AFAustin, maybe this might be more up your alley. I am now currently working on one of my Verde Ranch Hunters in Wolfram Special. I am EXTREMELY EXCITED about offering this knife once it is done. It will have a steel of Wolfram Special (think of a much tougher version of Super Blue), and I am thinking about using stabilized quilted maple handle scales. The tungsten carbides in Wolfram Special will approach the hardness of vanadium carbides, but they seem to be a lot finer, and thus allow for a tougher steel, and easier sharpening.

Still, with all of this being discussed, the knife I have offered above is just simply amazing. Dialed in heat treatment, dialed in edge geometry. And the steel stands on its own. CPM M4 64 HRC.
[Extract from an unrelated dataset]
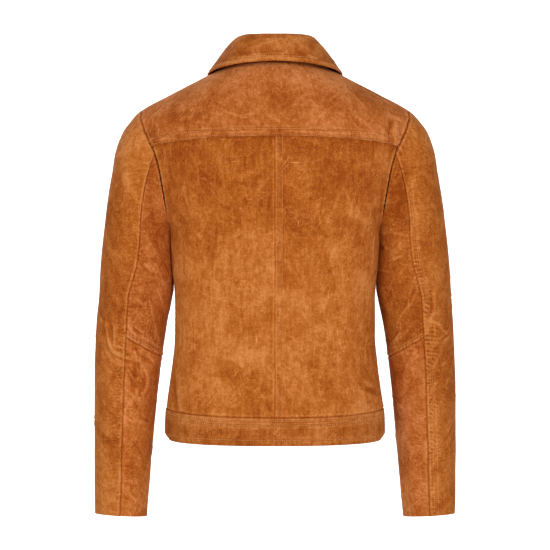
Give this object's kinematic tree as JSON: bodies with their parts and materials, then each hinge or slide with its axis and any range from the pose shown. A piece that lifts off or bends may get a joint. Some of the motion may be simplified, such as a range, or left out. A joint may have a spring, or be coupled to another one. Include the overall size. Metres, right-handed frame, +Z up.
{
  "type": "suede jacket",
  "caption": "Waist-length suede jacket in its worn shape, hollow, with a turned-down collar, a back yoke, two-piece sleeves, a waistband and a buttoned front.",
  "frame": {"origin": "middle of the neck opening, level with the points where the shoulder seams meet the collar, where the jacket is held by its shoulders", "axes": "+X to the wearer's left, -Y to the front, +Z up"},
  "size_m": [0.565, 0.2437, 0.7452],
  "materials": {
    "suede": "tan suede with a short, worn nap",
    "horn": "dark brown horn-look buttons"
  },
  "bodies": {
    "root": {"back_yoke": "suede", "back_left": "suede", "back_right": "suede", "front_left": "suede", "front_right": "suede", "waistband_back": "suede", "waistband_left": "suede", "waistband_right": "suede", "collar_stand": "suede", "collar_fall": "suede", "sleeve_upper_left": "suede", "sleeve_upper_right": "suede", "sleeve_under_arm_left": "suede", "sleeve_under_arm_right": "suede", "sleeve_under_forearm_left": "suede", "sleeve_under_forearm_right": "suede", "button_1": "horn", "button_2": "horn", "button_3": "horn", "button_4": "horn", "button_5": "horn", "button_6": "horn"}
  },
  "joints": []
}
I'm really tempted to just make this my own 2026 hunting knife.
 
Stuart, thanks for your kind and detailed reply.

I'll add another thing I admire about your knives is that they tend to have thin, and thin BTE, blades. Blade geometry is so key to cutting ability and yet so many knives are offered with thicker than necessary blades. For choppers and other heavy duty knives, I get it. But for sheer slicing ability, thinner is better!